The case of the Dicastery for Promoting Integral Human Development is similar. The new Dicastery was created to integrate the previously distinct work of the Pontifical Councils for Justice and Peace, Cor Unum, and the Pastoral Care of Migrants and Health Care Workers, making it more coherent and unified.

“The Church is called to remind everyone that it is not only a question of social or migratory issues but of human beings, brothers and sisters who today are the symbol of all those who are discarded by the globalized society.
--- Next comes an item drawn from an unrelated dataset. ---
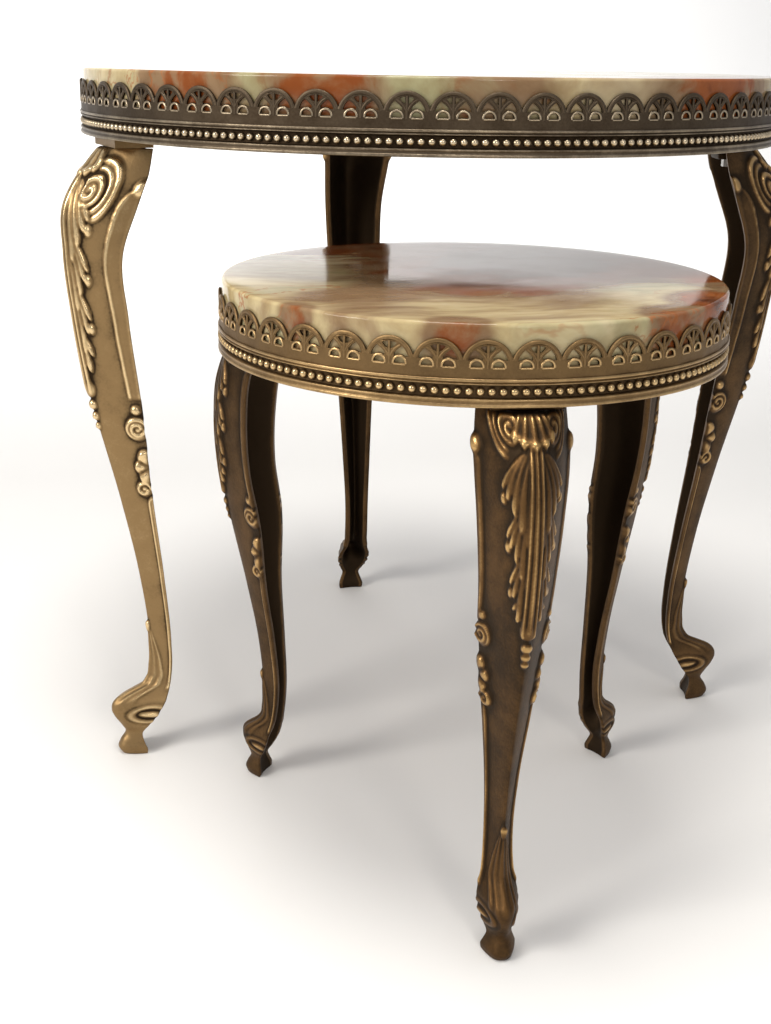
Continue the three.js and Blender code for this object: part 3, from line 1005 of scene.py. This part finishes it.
casting = cast_grain_group()
layered_stone = onyx_group()
# Each metal: name, wear (how far it leans to its bright colour, partly a painted highlight), grain, then its
# bright, middle and sometimes dark colours.
METALS = {
    "large_hoop": ("hoop_brass_dark", 0.26, 0.7, (0.6, 0.49, 0.34, 1), (0.095, 0.07, 0.046, 1)),
    "small_hoop": (
        "hoop_brass", 0.34, 0.7, (0.62, 0.42, 0.2, 1), (0.19, 0.118, 0.052, 1), (0.07, 0.043, 0.021, 1),
    ),
    "large_bead": ("bead_brass_dark", 0.3, 0.3, (0.66, 0.54, 0.37, 1), (0.2, 0.145, 0.085, 1)),
    "small_bead": ("bead_brass", 0.28, 0.3, (0.66, 0.47, 0.24, 1), (0.2, 0.13, 0.06, 1)),
    # The large front-left leg and its plate are a lit copy of the leg brass: the brighter middle colour and
    # higher wear are painted light, not a different metal.
    "large_front_left": ("leg_brass_bright", 0.5, 1.0, (0.74, 0.55, 0.3, 1), (0.27, 0.175, 0.08, 1)),
    "small_front": ("leg_brass_warm", 0.22, 1.0, (0.62, 0.39, 0.155, 1), (0.125, 0.066, 0.025, 1)),
    "other": ("leg_brass_brown", 0.28, 1.0, (0.55, 0.35, 0.15, 1), (0.13, 0.073, 0.031, 1)),
    "zinc": ("zinc", 0.6, 0.6, (0.62, 0.61, 0.58, 1), (0.4, 0.39, 0.37, 1), (0.15, 0.14, 0.12, 1)),
}
metals = {}
for use, (title, wear_and_highlight, grain, *colours) in METALS.items():
    metals[use] = brass(title, casting, wear_and_highlight, grain, *colours)
wood = plywood()

# Clouds in each slab: x, y, reach, amount and label. The broad dark clouds darken the middle and back of
# each top, and the pale ones lighten it near the front edge and, on the large top, the left edge.
PATCHES = {
    "large": [(-205, -160, 60, 0.55, "Darken"), (-120, -215, 75, 0.45, "Darken"), (-30, -240, 60, 0.32, "Darken"),
              (45, -245, 45, 0.5, "Pale"), (130, -205, 80, 0.5, "Darken"), (215, -110, 70, 0.4, "Darken"),
              (-245, -70, 60, 0.3, "Pale"), (40, 60, 150, 0.25, "Darken"), (-90, 120, 90, 0.35, "Darken")],
    "small": [(-54, -148, 26, 0.42, "Darken"), (-129, -88, 18, 0.45, "Darken"), (15, -155, 45, 0.3, "Pale"),
              (74, -140, 34, 0.5, "Darken"), (118, -104, 44, 0.7, "Darken"), (150, -30, 60, 0.5, "Darken"),
              (84, 84, 150, 0.8, "Darken"), (10, 0, 120, 0.5, "Darken"), (-60, 130, 80, 0.4, "Darken"),
              (-90, -60, 50, 0.25, "Darken")],
}


def build(table):
    """One table's visible pieces, each riding on the table's body in place of its CAD node."""
    stone = stone_slab(table, onyx(f"{table.name}_onyx", layered_stone, table, PATCHES[table.name]))
    rim = rim_hoop(table, metals[table.node("hoop")])
    beads = bead_row(table, metals[table.node("bead")])
    strip = gallery_strip(table, metals[table.node("hoop")])
    made = [(stone, "stone_top", "stone"), (rim, "beaded_rim", "brass"), (beads, "beaded_rim", "brass"),
            (strip, "gallery", "brass")]
    arrays = leg_arrays(table)
    for leg in table.legs:
        metal = metals.get(table.node(leg), metals["other"])
        made.append((leg_piece(table, leg, arrays, metal), f"{leg}_leg", "brass"))
    for piece, node, slot in made:
        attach(piece, table.body)
        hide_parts(table.node(node))


for table in (Table("large"), Table("small")):
    build(table)

for name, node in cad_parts.items():
    # Each plate takes its leg's metal, so the large front-left plate carries that leg's painted light too.
    leg = metals.get(name.removesuffix("_leg_plate"), metals["other"])
    finish = wood if "board" in name else leg if name.endswith("_plate") else metals["zinc"]
    if any(word in name for word in ("board", "_plate", "_bolt")):
        node.data.materials.clear()
        node.data.materials.append(finish)

# ---- Floor, light and camera ----


def floor():
    """A pale floor that sweeps up into a backdrop, in metres."""
    bend, sweep = 3.0, 2.0
    turns = np.linspace(0.1, math.pi / 2, 12)
    profile = [(-8, 0), (bend, 0)]
    profile += [(bend + sweep * math.sin(t), sweep - sweep * math.cos(t)) for t in turns]
    profile.append((bend + sweep, 9.0))
    points = [(x, y, z - 0.0005) for y, z in profile for x in (-14, 14)]
    faces = [(i, i + 1, i + 3, i + 2) for i in range(0, 2 * len(profile) - 2, 2)]
    mesh = bpy.data.meshes.new("floor")
    mesh.from_pydata(points, [], faces)
    mesh.shade_smooth()
    material, tree, surface = new_material("pale_floor")
    surface.inputs["Base Color"].default_value = (0.86, 0.85, 0.83, 1)
    surface.inputs["Roughness"].default_value = 0.9
    mesh.materials.append(material)
    ground = bpy.data.objects.new("floor", mesh)
    bpy.context.scene.collection.objects.link(ground)


def area_light(name, place, target, size, power, color=(1, 1, 1)):
    """A soft round lamp at place, turned to face target."""
    lamp = bpy.data.lights.new(name, "AREA")
    lamp.shape = "DISK"
    lamp.size = size
    lamp.energy = power
    lamp.color = color
    thing = bpy.data.objects.new(name, lamp)
    thing.location = place
    thing.rotation_euler = (Vector(target) - Vector(place)).to_track_quat("-Z", "Y").to_euler()
    bpy.context.scene.collection.objects.link(thing)


def camera():
    """The camera, placed across the floor by the middle of the large top."""
    yaw, pitch, roll = math.radians(13.4), math.radians(18.2), math.radians(0.9)
    level = math.cos(pitch)
    forward = Vector((math.sin(yaw) * level, math.cos(yaw) * level, -math.sin(pitch)))
    right = Vector((math.cos(yaw), -math.sin(yaw), 0))
    up = right.cross(forward)
    across = right * math.cos(roll) + up * math.sin(roll)
    above = up * math.cos(roll) - right * math.sin(roll)
    eye = bpy.data.cameras.new("camera")
    eye.lens = 46.49
    eye.sensor_width = 36
    eye.shift_x = 0.0176
    eye.shift_y = -0.0229
    eye.clip_start = 0.01
    thing = bpy.data.objects.new("camera", eye)
    large = np.array(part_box("large_stone_top")).mean(axis=0)
    turn = Matrix((across, above, -forward)).transposed().to_4x4()
    thing.matrix_world = Matrix.Translation((large[0] - 0.2729, large[1] - 0.9789, 0.5141)) @ turn
    bpy.context.scene.collection.objects.link(thing)
    bpy.context.scene.camera = thing


floor()
world = bpy.data.worlds.new("studio")
world.use_nodes = True
world.node_tree.nodes["Background"].inputs["Color"].default_value = (0.95, 0.96, 1.0, 1)
world.node_tree.nodes["Background"].inputs["Strength"].default_value = 0.5
bpy.context.scene.world = world
area_light("overhead", (-0.2, -0.3, 2.1), (0, -0.1, 0.4), 0.8, 26, (1, 0.97, 0.92))
area_light("window", (-2.0, -0.7, 1.3), (-0.1, 0, 0.3), 0.8, 27, (1, 0.96, 0.9))
area_light("front", (0.2, -2.4, 1.3), (0, -0.1, 0.25), 0.5, 9, (1, 0.95, 0.88))
area_light("backdrop", (0, 2.2, 2.6), (0, 5, 1.0), 2.5, 130)
camera()
bpy.context.scene.view_settings.view_transform = "Standard"

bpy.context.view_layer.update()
It is called to testify that for God no one is a ‘foreigner’ or ‘excluded’. It is called to awaken consciences dormant in their indifference to the reality of the Mediterranean Sea which has become a cemetery for many, too many.”

Among the “great challenges” and “necessary balances”, what matters is that the Church and the Roman Curia, first and foremost, considers all humanity as “children of one Father”. Pope Francis said he is aware of the difficulty in facing such great changes, and the need to take things gradually: we cannot ignore the effects of “human error”, he said. “Linked to this difficult historical process, there is always the temptation to turn back to the past (even using new formulations), because it is more reassuring, familiar, and certainly less confrontational”, he said.

“Here we must beware of being tempted to assume a position of rigidity. The rigidity that comes from fear of change, and ends up disseminating limitations and obstacles on the terrain of the common good, turning it into a minefield of incomprehension and hatred. Let us always remember that behind all rigidity lies some imbalance. Rigidity and imbalance feed each other in a vicious circle.”